DATASET EXTRACT

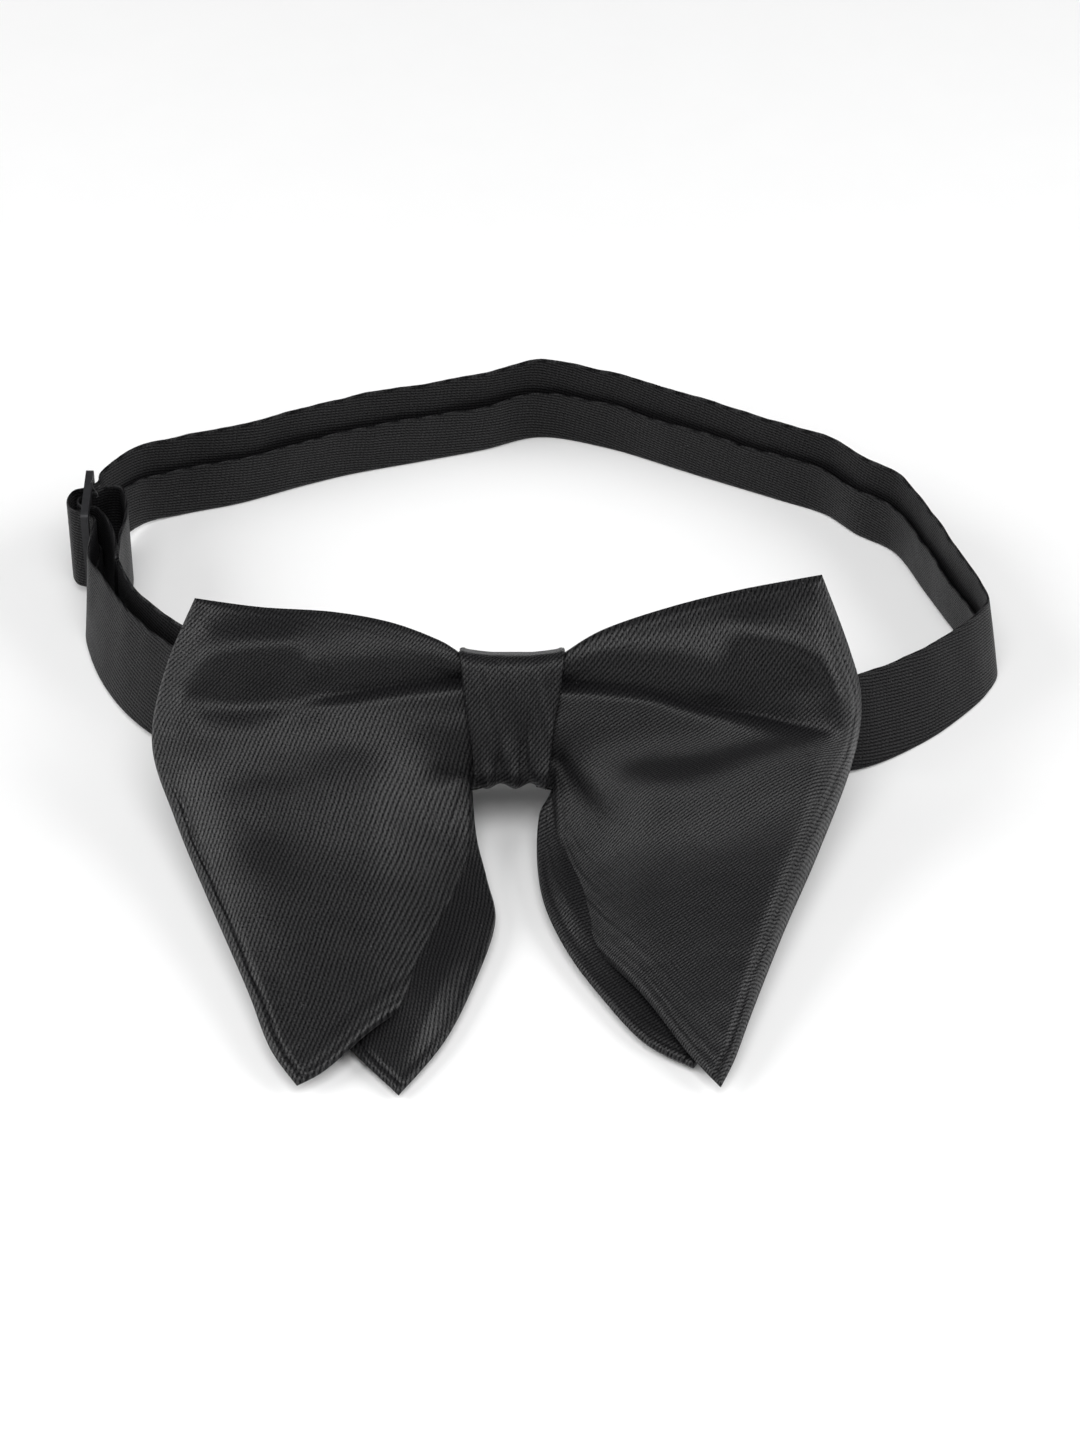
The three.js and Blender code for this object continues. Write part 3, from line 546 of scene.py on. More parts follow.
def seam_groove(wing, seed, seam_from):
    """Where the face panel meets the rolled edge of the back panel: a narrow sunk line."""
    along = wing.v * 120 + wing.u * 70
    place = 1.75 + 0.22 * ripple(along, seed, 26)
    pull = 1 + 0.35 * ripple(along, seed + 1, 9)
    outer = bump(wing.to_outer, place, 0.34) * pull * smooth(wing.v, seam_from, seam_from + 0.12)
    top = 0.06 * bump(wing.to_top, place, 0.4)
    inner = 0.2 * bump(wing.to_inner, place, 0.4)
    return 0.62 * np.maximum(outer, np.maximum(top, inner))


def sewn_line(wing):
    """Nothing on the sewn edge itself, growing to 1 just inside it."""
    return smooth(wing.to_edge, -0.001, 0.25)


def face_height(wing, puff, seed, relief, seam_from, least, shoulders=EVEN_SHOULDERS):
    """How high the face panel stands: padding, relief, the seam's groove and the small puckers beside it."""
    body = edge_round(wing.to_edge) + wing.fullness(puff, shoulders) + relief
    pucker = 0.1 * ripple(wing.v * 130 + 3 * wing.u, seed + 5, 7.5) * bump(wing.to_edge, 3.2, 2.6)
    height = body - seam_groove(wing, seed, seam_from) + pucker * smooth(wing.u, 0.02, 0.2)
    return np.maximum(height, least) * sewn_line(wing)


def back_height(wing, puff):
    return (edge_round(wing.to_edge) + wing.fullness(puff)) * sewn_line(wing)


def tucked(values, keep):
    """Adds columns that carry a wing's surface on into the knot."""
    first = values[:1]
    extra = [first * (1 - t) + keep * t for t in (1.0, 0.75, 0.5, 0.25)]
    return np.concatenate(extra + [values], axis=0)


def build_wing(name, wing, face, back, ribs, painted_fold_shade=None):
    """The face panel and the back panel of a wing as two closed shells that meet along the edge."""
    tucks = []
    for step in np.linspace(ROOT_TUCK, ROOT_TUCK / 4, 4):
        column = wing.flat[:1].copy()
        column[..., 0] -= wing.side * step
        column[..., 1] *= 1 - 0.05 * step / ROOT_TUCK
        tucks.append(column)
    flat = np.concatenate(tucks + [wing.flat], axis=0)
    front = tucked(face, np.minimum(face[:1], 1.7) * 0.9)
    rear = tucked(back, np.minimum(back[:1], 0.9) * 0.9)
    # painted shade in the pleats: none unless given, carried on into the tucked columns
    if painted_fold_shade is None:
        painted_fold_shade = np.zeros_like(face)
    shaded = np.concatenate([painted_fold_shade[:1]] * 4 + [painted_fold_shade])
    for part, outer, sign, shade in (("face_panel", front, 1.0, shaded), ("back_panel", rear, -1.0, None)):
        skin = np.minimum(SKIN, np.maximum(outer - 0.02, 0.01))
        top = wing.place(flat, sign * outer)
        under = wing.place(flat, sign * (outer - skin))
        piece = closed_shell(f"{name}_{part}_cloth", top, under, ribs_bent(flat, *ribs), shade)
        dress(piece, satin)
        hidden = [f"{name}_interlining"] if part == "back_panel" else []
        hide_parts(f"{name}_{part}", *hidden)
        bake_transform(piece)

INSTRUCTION
Write out the material exactly as given.

EXERCISE ANSWER
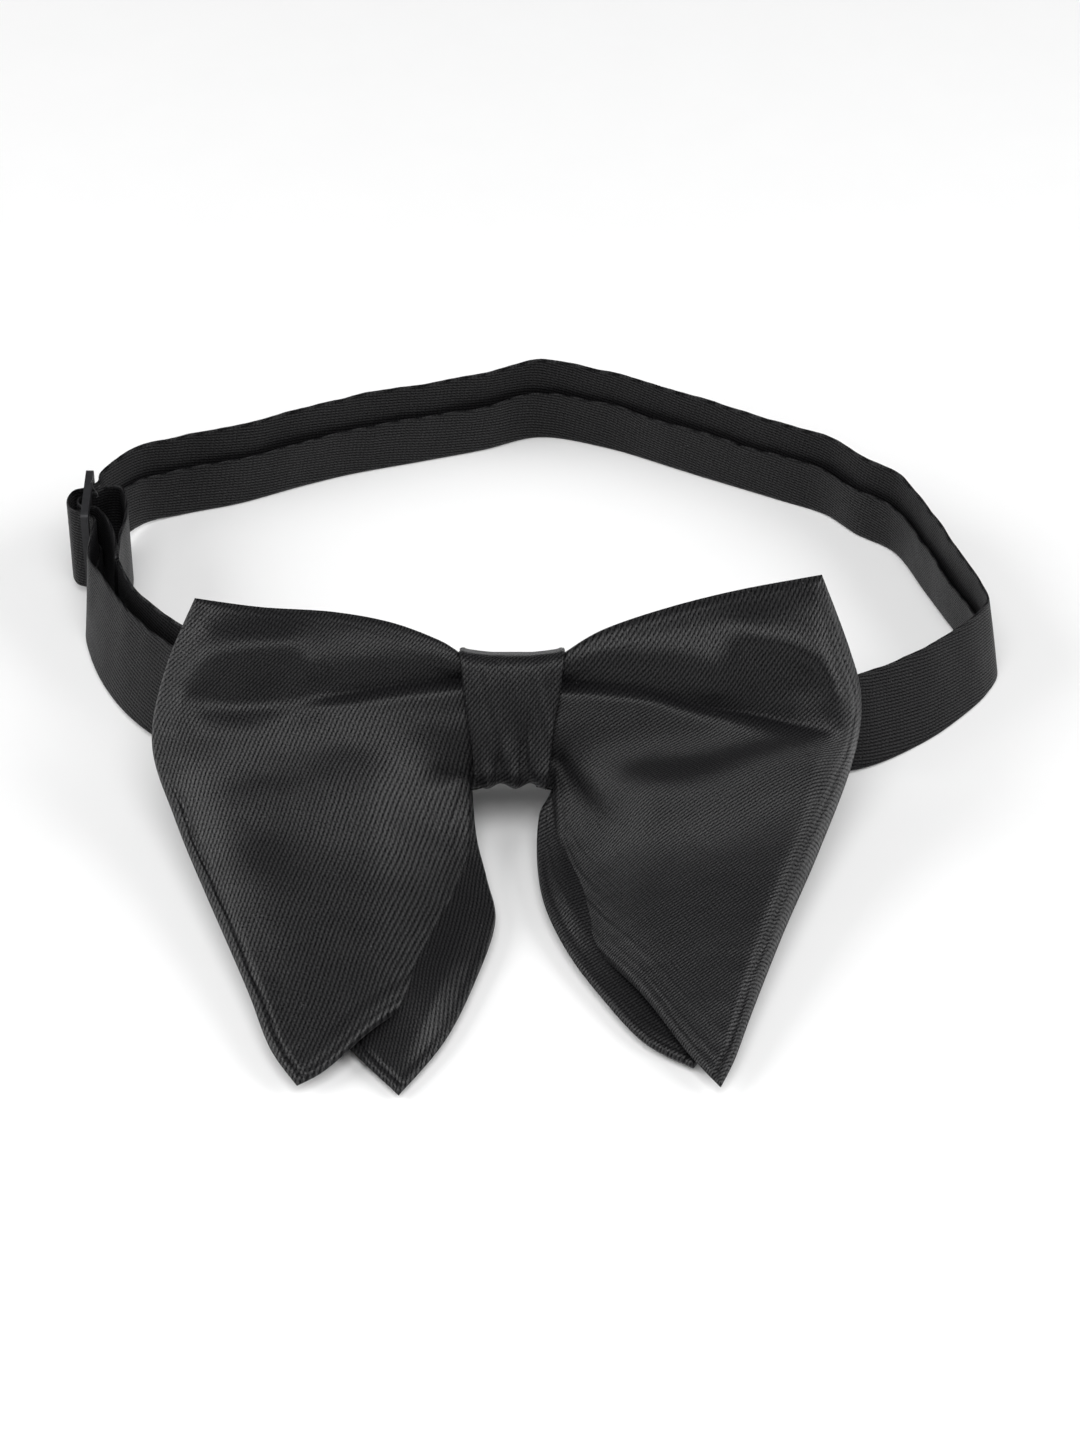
The three.js and Blender code for this object continues. Write part 3, from line 546 of scene.py on. More parts follow.
def seam_groove(wing, seed, seam_from):
    """Where the face panel meets the rolled edge of the back panel: a narrow sunk line."""
    along = wing.v * 120 + wing.u * 70
    place = 1.75 + 0.22 * ripple(along, seed, 26)
    pull = 1 + 0.35 * ripple(along, seed + 1, 9)
    outer = bump(wing.to_outer, place, 0.34) * pull * smooth(wing.v, seam_from, seam_from + 0.12)
    top = 0.06 * bump(wing.to_top, place, 0.4)
    inner = 0.2 * bump(wing.to_inner, place, 0.4)
    return 0.62 * np.maximum(outer, np.maximum(top, inner))


def sewn_line(wing):
    """Nothing on the sewn edge itself, growing to 1 just inside it."""
    return smooth(wing.to_edge, -0.001, 0.25)


def face_height(wing, puff, seed, relief, seam_from, least, shoulders=EVEN_SHOULDERS):
    """How high the face panel stands: padding, relief, the seam's groove and the small puckers beside it."""
    body = edge_round(wing.to_edge) + wing.fullness(puff, shoulders) + relief
    pucker = 0.1 * ripple(wing.v * 130 + 3 * wing.u, seed + 5, 7.5) * bump(wing.to_edge, 3.2, 2.6)
    height = body - seam_groove(wing, seed, seam_from) + pucker * smooth(wing.u, 0.02, 0.2)
    return np.maximum(height, least) * sewn_line(wing)


def back_height(wing, puff):
    return (edge_round(wing.to_edge) + wing.fullness(puff)) * sewn_line(wing)


def tucked(values, keep):
    """Adds columns that carry a wing's surface on into the knot."""
    first = values[:1]
    extra = [first * (1 - t) + keep * t for t in (1.0, 0.75, 0.5, 0.25)]
    return np.concatenate(extra + [values], axis=0)


def build_wing(name, wing, face, back, ribs, painted_fold_shade=None):
    """The face panel and the back panel of a wing as two closed shells that meet along the edge."""
    tucks = []
    for step in np.linspace(ROOT_TUCK, ROOT_TUCK / 4, 4):
        column = wing.flat[:1].copy()
        column[..., 0] -= wing.side * step
        column[..., 1] *= 1 - 0.05 * step / ROOT_TUCK
        tucks.append(column)
    flat = np.concatenate(tucks + [wing.flat], axis=0)
    front = tucked(face, np.minimum(face[:1], 1.7) * 0.9)
    rear = tucked(back, np.minimum(back[:1], 0.9) * 0.9)
    # painted shade in the pleats: none unless given, carried on into the tucked columns
    if painted_fold_shade is None:
        painted_fold_shade = np.zeros_like(face)
    shaded = np.concatenate([painted_fold_shade[:1]] * 4 + [painted_fold_shade])
    for part, outer, sign, shade in (("face_panel", front, 1.0, shaded), ("back_panel", rear, -1.0, None)):
        skin = np.minimum(SKIN, np.maximum(outer - 0.02, 0.01))
        top = wing.place(flat, sign * outer)
        under = wing.place(flat, sign * (outer - skin))
        piece = closed_shell(f"{name}_{part}_cloth", top, under, ribs_bent(flat, *ribs), shade)
        dress(piece, satin)
        hidden = [f"{name}_interlining"] if part == "back_panel" else []
        hide_parts(f"{name}_{part}", *hidden)
        bake_transform(piece)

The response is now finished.